I havent used any peptides or anything yet but I would think the only thing that would produce any decent mass gains would be slin with gh, but im no expert


----------



## Craig660

There is a few guys on here with a real knowledge of peps, hoping they can advise me on the best stack they have run and the protocol


----------



## Craig660

Yep I am not expecting steroid like gains, but just asking for what the best combo of peptides use was.

I know nothing will ever beat a test, teen and mast cycle


----------



## thoon

Slin and GH together ?


----------



## Sharpiedj

I would say insulin growth & t3


----------



## Mr ziggle

On ghrp 6 and grf 1-29 at moment. Bugger me it's a long 30mins after shot till eating. I spent 15mins of it stood infront of the fridge just looking yesterday.


----------



## Hendrix

Was looking at using Southern research for peps, but noticed Propeptites have a big sale at the moment. Anyone using Propeptites?
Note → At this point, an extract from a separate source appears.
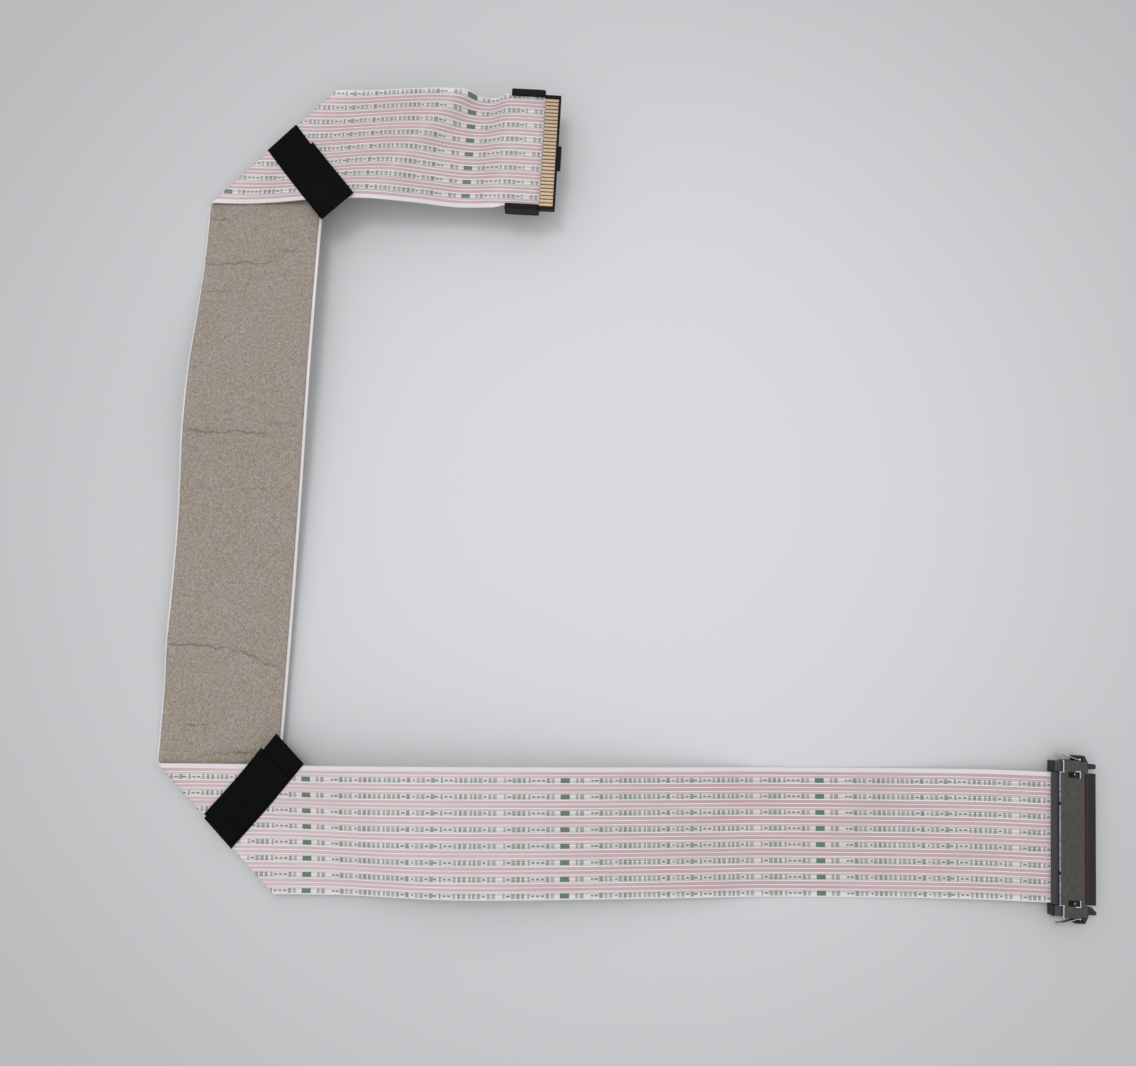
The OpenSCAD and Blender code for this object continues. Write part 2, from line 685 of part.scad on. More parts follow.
module bottom_shell() {
    color(steel_color) translate([0, 0, plug_h]) mirror([0, 0, 1]) shell();
}

// Outline of a bent strip of thickness t along a line of points
function strip(line, t) =
    let (
        last = len(line) - 1,
        side = [for (i = [0 : last])
            let (
                a = unit(line[min(i + 1, last)] - line[min(i, last - 1)]),
                b = unit(line[max(i, 1)] - line[max(i - 1, 0)]),
                n = unit([-a[1] - b[1], a[0] + b[0]])
            )
            n * t / 2 / (n * [-a[1], a[0]])]
    )
    concat([for (i = [0 : last]) line[i] + side[i]], [for (i = [last : -1 : 0]) line[i] - side[i]]);

// Latch: a strip that turns on a peg, with a hook in front and a finger tab behind
module latch() {
    // the hook stays clear of the bracket in front of it when the tab is pressed
    hook = [[0.36, -0.22], [0.26, 0]];
    knee = [-0.6, 0];
    pad_len = 1.4;
    pad_bend = 12;
    bend = knee + (latch_tab - pad_len) * along(180 - latch_lean);
    end = bend + pad_len * along(180 - latch_lean + pad_bend);
    translate([pivot_x, pivot_y, 0]) {
        translate([0, 0, bracket_z])
            cylinder(r = latch_peg_r, h = lug_t + fit + latch_h);
        translate([0, 0, bracket_z + lug_t + fit])
            linear_extrude(latch_h)
                polygon(strip([each hook, knee, bend, end], latch_t));
    }
}

module left_latch() {
    color(latch_color) latch();
}

module right_latch() {
    color(latch_color) mirror([0, 1, 0]) latch();
}

ribbon();
shield_cloth();
lower_fold_tape();
upper_fold_tape();
end_stiffener();
contact_fingers();
card_edge_holder();
plug_housing();
clamp_bar();
plug_contacts();
top_shell();
bottom_shell();
left_latch();
right_latch();
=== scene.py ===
# Folded flat ribbon cable: camera and cable first, then cloth, tapes, connectors, light and floor.
# Sizes are in millimetres and become metres where a mesh is made.
import math

import bmesh
import bpy
import numpy as np
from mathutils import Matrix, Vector


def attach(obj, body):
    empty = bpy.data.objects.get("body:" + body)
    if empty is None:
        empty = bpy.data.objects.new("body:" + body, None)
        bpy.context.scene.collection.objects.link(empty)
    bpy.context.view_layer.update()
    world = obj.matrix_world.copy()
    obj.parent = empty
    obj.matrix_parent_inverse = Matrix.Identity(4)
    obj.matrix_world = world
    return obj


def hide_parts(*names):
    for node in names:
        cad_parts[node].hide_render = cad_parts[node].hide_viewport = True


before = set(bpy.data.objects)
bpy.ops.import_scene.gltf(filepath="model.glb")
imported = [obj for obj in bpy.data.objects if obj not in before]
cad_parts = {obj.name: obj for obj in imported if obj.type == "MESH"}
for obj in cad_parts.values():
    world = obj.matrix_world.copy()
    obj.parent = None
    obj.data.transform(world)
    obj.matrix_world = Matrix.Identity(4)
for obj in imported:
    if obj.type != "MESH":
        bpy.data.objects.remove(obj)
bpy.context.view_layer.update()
scene = bpy.context.scene
mm = 0.001


# Camera, at the place and angle of the photograph
cameraPlan = dict(place=(-127.89, 30.68, 308.5), tiltDeg=7.4, turnDeg=3.0, lens=37.75, sensor=36.0,
                  nearest=10.0, farthest=20000.0)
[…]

Has anyone used both peps, much difference?


----------



## 3752

It all depends on what peptides you are talking about?

Insulin is a peptide and is the most anabolic one out there combine this with GH or GHRP/GHRH stack 3-5 times per day and you will definatly grow (providing diet is providing enough cals) obviously Insulin comes with its side effects one being death is abused.....because insulin is used so much many forget the damage it can do this is why I do not use much of it myself........

Now if you are talking about the new crop of peptides then GHRP-2 & Mod GRF 1-29 at saturation dose (1mcg/kg) 3-5 times per day along with 2-3iu of GH 20min later would be in my opinion the best stack to take without getting to complicated and gives value for money.

You could take MGF, IGF etc......but to be fair unless you have an advanced physique and by this I mean you will be able to see small gains then they are a waste.

Nothing I have said above will give you steroid effect gains not even insulin and GH so if that is your expectation you will be disappointed.......

Just an end note as I noticed it on this thread and others.....peptides release natural GH, GH that is yours from your pituitary gland this is going to be better than synthetic GH you inject for many reasons........(no matter how cheap the GH is  )


----------



## 3752

Mr ziggle said:


> On ghrp 6 and grf 1-29 at moment. Bugger me it's a long 30mins after shot till eating. I spent 15mins of it stood infront of the fridge just looking yesterday.


30 min is to long 15-20min is plenty of time....


----------



## Mr ziggle

Ok. Thanks


----------